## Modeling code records
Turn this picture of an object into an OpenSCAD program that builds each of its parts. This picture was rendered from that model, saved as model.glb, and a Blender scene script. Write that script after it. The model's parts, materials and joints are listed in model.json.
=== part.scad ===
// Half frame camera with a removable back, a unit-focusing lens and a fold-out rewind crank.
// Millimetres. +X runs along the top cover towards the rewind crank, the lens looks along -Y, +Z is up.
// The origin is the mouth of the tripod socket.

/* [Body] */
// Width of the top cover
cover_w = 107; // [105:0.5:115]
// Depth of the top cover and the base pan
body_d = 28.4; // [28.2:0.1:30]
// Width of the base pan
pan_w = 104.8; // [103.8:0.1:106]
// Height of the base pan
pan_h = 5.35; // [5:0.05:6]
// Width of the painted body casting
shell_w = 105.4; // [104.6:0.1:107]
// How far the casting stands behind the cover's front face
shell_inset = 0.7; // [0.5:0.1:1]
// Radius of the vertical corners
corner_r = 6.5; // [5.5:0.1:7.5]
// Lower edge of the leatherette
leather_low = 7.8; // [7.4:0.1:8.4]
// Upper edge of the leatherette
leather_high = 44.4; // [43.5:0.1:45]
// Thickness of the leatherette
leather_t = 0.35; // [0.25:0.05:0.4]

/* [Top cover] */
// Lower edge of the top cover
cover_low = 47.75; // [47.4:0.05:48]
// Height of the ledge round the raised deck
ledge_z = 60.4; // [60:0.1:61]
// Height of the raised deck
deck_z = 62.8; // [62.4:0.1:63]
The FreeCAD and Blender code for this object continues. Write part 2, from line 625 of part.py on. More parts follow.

## Directions
Repeat each record exactly. Omit nothing.

## Answer to this exercise
Turn this picture of an object into an OpenSCAD program that builds each of its parts. This picture was rendered from that model, saved as model.glb, and a Blender scene script. Write that script after it. The model's parts, materials and joints are listed in model.json.
=== part.scad ===
// Half frame camera with a removable back, a unit-focusing lens and a fold-out rewind crank.
// Millimetres. +X runs along the top cover towards the rewind crank, the lens looks along -Y, +Z is up.
// The origin is the mouth of the tripod socket.

/* [Body] */
// Width of the top cover
cover_w = 107; // [105:0.5:115]
// Depth of the top cover and the base pan
body_d = 28.4; // [28.2:0.1:30]
// Width of the base pan
pan_w = 104.8; // [103.8:0.1:106]
// Height of the base pan
pan_h = 5.35; // [5:0.05:6]
// Width of the painted body casting
shell_w = 105.4; // [104.6:0.1:107]
// How far the casting stands behind the cover's front face
shell_inset = 0.7; // [0.5:0.1:1]
// Radius of the vertical corners
corner_r = 6.5; // [5.5:0.1:7.5]
// Lower edge of the leatherette
leather_low = 7.8; // [7.4:0.1:8.4]
// Upper edge of the leatherette
leather_high = 44.4; // [43.5:0.1:45]
// Thickness of the leatherette
leather_t = 0.35; // [0.25:0.05:0.4]

/* [Top cover] */
// Lower edge of the top cover
cover_low = 47.75; // [47.4:0.05:48]
// Height of the ledge round the raised deck
ledge_z = 60.4; // [60:0.1:61]
// Height of the raised deck
deck_z = 62.8; // [62.4:0.1:63]
The FreeCAD and Blender code for this object continues. Write part 2, from line 625 of part.py on. More parts follow.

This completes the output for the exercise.